What the task asks: Read the data and repeat all of it exactly.
-*-
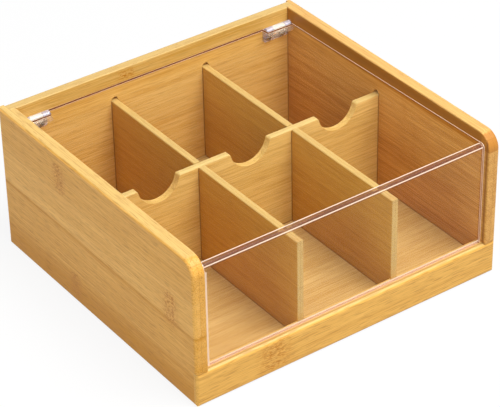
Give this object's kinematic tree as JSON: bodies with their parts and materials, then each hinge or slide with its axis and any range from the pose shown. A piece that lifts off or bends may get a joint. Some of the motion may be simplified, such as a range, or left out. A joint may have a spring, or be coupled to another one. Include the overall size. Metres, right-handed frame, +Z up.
{
  "type": "tea bag organizer box",
  "caption": "Rectangular bamboo box with open-top bays behind a low front rail and a clear acrylic lid that hinges at the back.",
  "frame": {"origin": "on the table under the middle of the box's outside width and depth", "axes": "+Z up; -Y towards the front rail and the lid's front pane; +X to the right as seen from the front"},
  "size_m": [0.24, 0.224, 0.108],
  "materials": {
    "bamboo_board": "carbonised bamboo boards, sanded and sealed with a satin lacquer",
    "thin_bamboo": "thin laminated bamboo, sanded and sealed with a satin lacquer",
    "clear_acrylic": "clear cast acrylic sheet with polished edges",
    "clear_hinge_plastic": "clear moulded plastic",
    "bright_steel": "bright plated steel"
  },
  "bodies": {
    "box": {"left_side_panel": "bamboo_board", "right_side_panel": "bamboo_board", "back_panel": "bamboo_board", "front_rail": "bamboo_board", "floor_panel": "thin_bamboo", "left_long_divider": "thin_bamboo", "right_long_divider": "thin_bamboo", "cross_divider": "thin_bamboo", "left_hinge_back_leaf": "clear_hinge_plastic", "right_hinge_back_leaf": "clear_hinge_plastic", "left_hinge_pin": "bright_steel", "right_hinge_pin": "bright_steel", "hinge_screws": "bright_steel"},
    "lid": {"acrylic_lid": "clear_acrylic", "left_hinge_lid_leaf": "clear_hinge_plastic", "right_hinge_lid_leaf": "clear_hinge_plastic"}
  },
  "joints": [
    {"name": "lid_hinge", "type": "hinge", "parent": "box", "child": "lid", "pos_m": [0, 0.1, 0.0975], "axis": [-1, 0, 0], "range_deg": [0, 103]}
  ]
}
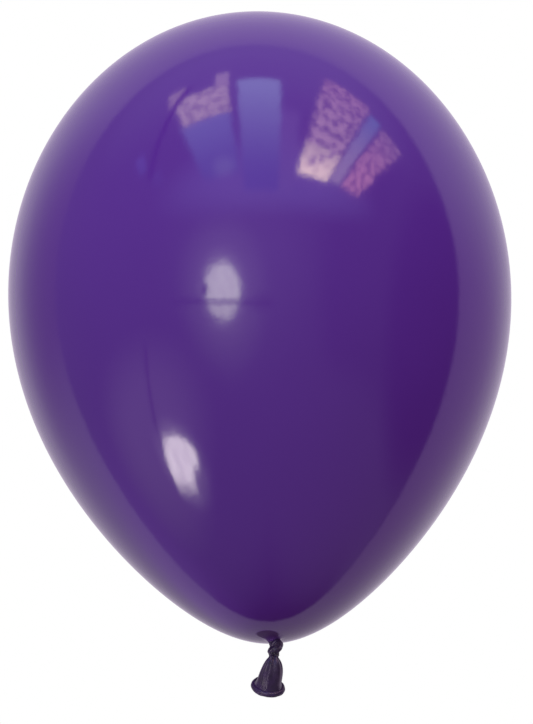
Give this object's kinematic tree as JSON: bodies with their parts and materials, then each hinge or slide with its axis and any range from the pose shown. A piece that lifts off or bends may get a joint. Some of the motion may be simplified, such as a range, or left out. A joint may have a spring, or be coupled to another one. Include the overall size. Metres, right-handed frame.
{
  "type": "latex balloon",
  "caption": "Inflated pear-shaped latex party balloon, tied off, with an overhand knot, a short flared tail and a rolled mouth bead.",
  "frame": {"origin": "the neck tie: the pole at the bottom of the inflated film, where it gathers into the tied neck", "axes": "+Z along the balloon's axis from the neck to the crown, the way a helium balloon points; +X to the right and +Y away as seen from the front; the tail leans to -X and bends back to +Y"},
  "size_m": [0.2812, 0.2812, 0.3996],
  "materials": {
    "stretched_latex": "glossy violet film",
    "slack_latex": "satin, darker where the rubber is not stretched"
  },
  "bodies": {
    "balloon": {"envelope": "stretched_latex", "neck_collar": "slack_latex"},
    "stem": {"neck_stem": "slack_latex"},
    "knot": {"neck_knot": "slack_latex"},
    "tail": {"neck_tail": "slack_latex", "mouth_bead": "slack_latex"}
  },
  "joints": [
    {"name": "neck_twist", "type": "hinge", "parent": "balloon", "child": "stem", "pos_m": [0, 0, 0], "axis": [0, 0, 1], "range_deg": [-90, 90], "stiffness_Nm_per_rad": 0.0005},
    {"name": "neck_swing", "type": "hinge", "parent": "stem", "child": "knot", "pos_m": [0, 0, -0.0019], "axis": [0, 1, 0], "range_deg": [-25, 25], "stiffness_Nm_per_rad": 0.001},
    {"name": "tail_swing", "type": "hinge", "parent": "knot", "child": "tail", "pos_m": [0, 0, -0.0104], "axis": [1, 0, 0], "range_deg": [-60, 30], "stiffness_Nm_per_rad": 0.001}
  ]
}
-*-
Response to this exercise:
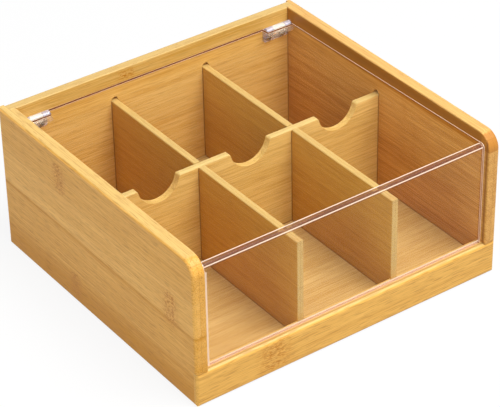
Give this object's kinematic tree as JSON: bodies with their parts and materials, then each hinge or slide with its axis and any range from the pose shown. A piece that lifts off or bends may get a joint. Some of the motion may be simplified, such as a range, or left out. A joint may have a spring, or be coupled to another one. Include the overall size. Metres, right-handed frame, +Z up.
{
  "type": "tea bag organizer box",
  "caption": "Rectangular bamboo box with open-top bays behind a low front rail and a clear acrylic lid that hinges at the back.",
  "frame": {"origin": "on the table under the middle of the box's outside width and depth", "axes": "+Z up; -Y towards the front rail and the lid's front pane; +X to the right as seen from the front"},
  "size_m": [0.24, 0.224, 0.108],
  "materials": {
    "bamboo_board": "carbonised bamboo boards, sanded and sealed with a satin lacquer",
    "thin_bamboo": "thin laminated bamboo, sanded and sealed with a satin lacquer",
    "clear_acrylic": "clear cast acrylic sheet with polished edges",
    "clear_hinge_plastic": "clear moulded plastic",
    "bright_steel": "bright plated steel"
  },
  "bodies": {
    "box": {"left_side_panel": "bamboo_board", "right_side_panel": "bamboo_board", "back_panel": "bamboo_board", "front_rail": "bamboo_board", "floor_panel": "thin_bamboo", "left_long_divider": "thin_bamboo", "right_long_divider": "thin_bamboo", "cross_divider": "thin_bamboo", "left_hinge_back_leaf": "clear_hinge_plastic", "right_hinge_back_leaf": "clear_hinge_plastic", "left_hinge_pin": "bright_steel", "right_hinge_pin": "bright_steel", "hinge_screws": "bright_steel"},
    "lid": {"acrylic_lid": "clear_acrylic", "left_hinge_lid_leaf": "clear_hinge_plastic", "right_hinge_lid_leaf": "clear_hinge_plastic"}
  },
  "joints": [
    {"name": "lid_hinge", "type": "hinge", "parent": "box", "child": "lid", "pos_m": [0, 0.1, 0.0975], "axis": [-1, 0, 0], "range_deg": [0, 103]}
  ]
}
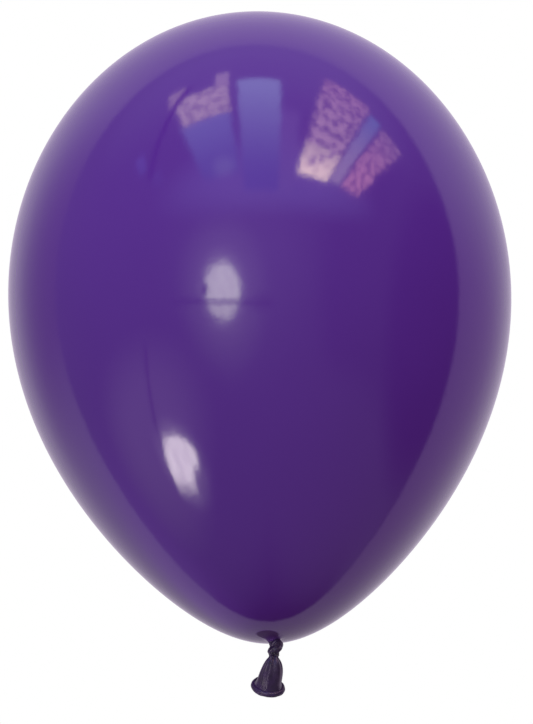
Give this object's kinematic tree as JSON: bodies with their parts and materials, then each hinge or slide with its axis and any range from the pose shown. A piece that lifts off or bends may get a joint. Some of the motion may be simplified, such as a range, or left out. A joint may have a spring, or be coupled to another one. Include the overall size. Metres, right-handed frame.
{
  "type": "latex balloon",
  "caption": "Inflated pear-shaped latex party balloon, tied off, with an overhand knot, a short flared tail and a rolled mouth bead.",
  "frame": {"origin": "the neck tie: the pole at the bottom of the inflated film, where it gathers into the tied neck", "axes": "+Z along the balloon's axis from the neck to the crown, the way a helium balloon points; +X to the right and +Y away as seen from the front; the tail leans to -X and bends back to +Y"},
  "size_m": [0.2812, 0.2812, 0.3996],
  "materials": {
    "stretched_latex": "glossy violet film",
    "slack_latex": "satin, darker where the rubber is not stretched"
  },
  "bodies": {
    "balloon": {"envelope": "stretched_latex", "neck_collar": "slack_latex"},
    "stem": {"neck_stem": "slack_latex"},
    "knot": {"neck_knot": "slack_latex"},
    "tail": {"neck_tail": "slack_latex", "mouth_bead": "slack_latex"}
  },
  "joints": [
    {"name": "neck_twist", "type": "hinge", "parent": "balloon", "child": "stem", "pos_m": [0, 0, 0], "axis": [0, 0, 1], "range_deg": [-90, 90], "stiffness_Nm_per_rad": 0.0005},
    {"name": "neck_swing", "type": "hinge", "parent": "stem", "child": "knot", "pos_m": [0, 0, -0.0019], "axis": [0, 1, 0], "range_deg": [-25, 25], "stiffness_Nm_per_rad": 0.001},
    {"name": "tail_swing", "type": "hinge", "parent": "knot", "child": "tail", "pos_m": [0, 0, -0.0104], "axis": [1, 0, 0], "range_deg": [-60, 30], "stiffness_Nm_per_rad": 0.001}
  ]
}